When I finished Grand Theft Auto IV in 2008, I sat in my usual spot in my grandfather’s basement, frozen and overwhelmed by the weight of my decisions and the consequences that unfolded as a result of them. Grand Theft Auto games had always been my escape from dealing with the harsh realities of the world. In fact, the first time that I ever played a Grand Theft Auto game was in 2002, shortly after the death of my grandmother. The franchise was my distraction, and yet there I was, bogged down by in-game consequences that reflected the actual reality of those who choose to entertain a life of crime and revenge.
In 2008, I couldn’t appreciate what Grand Theft Auto IV was trying to do, and neither could many of my adolescent peers. Over the years, I tried to return to the game, as I have with other Grand Theft Auto entries. But each time, it has failed to hold my attention in the way that previous installments have. However, as an adult, I see the game in a new light.

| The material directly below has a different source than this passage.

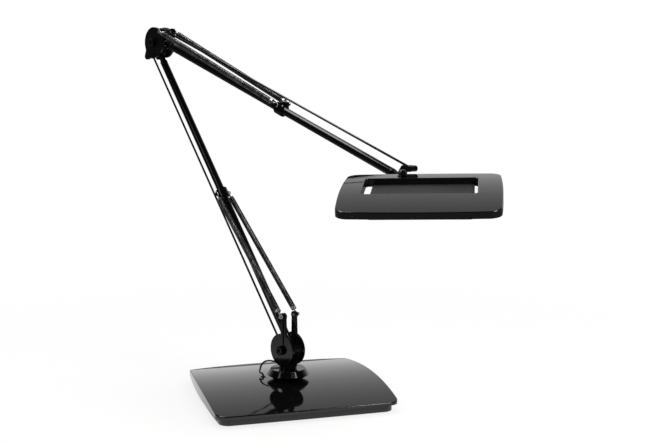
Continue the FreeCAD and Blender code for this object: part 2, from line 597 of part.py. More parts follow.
hornWeb = [("0", "size.disc_r*0.9"), ("size.disc_r*0.9", "0"), ("size.horn_x + size.horn_r*0.707", "size.horn_z - size.horn_r*0.707"),
           ("size.horn_x - size.horn_r*0.707", "size.horn_z + size.horn_r*0.707")]
lugX = "-2*size.pin_x"
lugZ = "(size.elbow_tube_z - 2*size.pin_z)"
lugWeb = [("-size.disc_r*0.86", "-size.disc_r*0.4"), ("0", "-size.disc_r*0.9"),
          (lugX + " + 2", lugZ + " - 4.5"), (lugX + " - 4.5", lugZ + " + 2")]
elbowDiscs = [("size.horn_x", "size.horn_z", "size.horn_r"), (lugX, lugZ, "5")]
elbowHoles = [("0", "0", "size.screw_r"), ("size.horn_x", "size.horn_z", "size.stud_r")]
elbowFront = sidePlate("elbow_front_plate", True, [hornWeb, lugWeb], elbowDiscs, elbowHoles)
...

Like any other form of media, video games are capable of telling thought provoking stories that help us to view the world from angles we’ve never even considered approaching. In 2008, I was unconsciously drifting dangerously close to people not all that different from Grand Theft Auto IV’s Playboy X and Elizabeta Torres. Playing through Grand Theft Auto IV, while depressing, was extremely sobering. It made me take a hard look at my life, and the people whom I had begun to associate with.
For the first time in the franchise’s history, Rockstar Games drove home just how devastating a life of crime could be, by putting players at the receiving end of a tragedy that no amount of vendetta-fueled violence could ever atone for. In previous games, the protagonist is wronged, and goes on a crime spree as a response. Typically the player comes out victorious in the end. Grand Theft Auto IV offered no such happy ending. Instead, it reflected the horrible fate that criminals, along with their well-meaning friends and associates, will often meet.
While Grand Theft Auto IV will never be my favorite entry into the series, after nine years of reflection, I’ve come to the conclusion that in terms of morality and storytelling, it is the best in the series.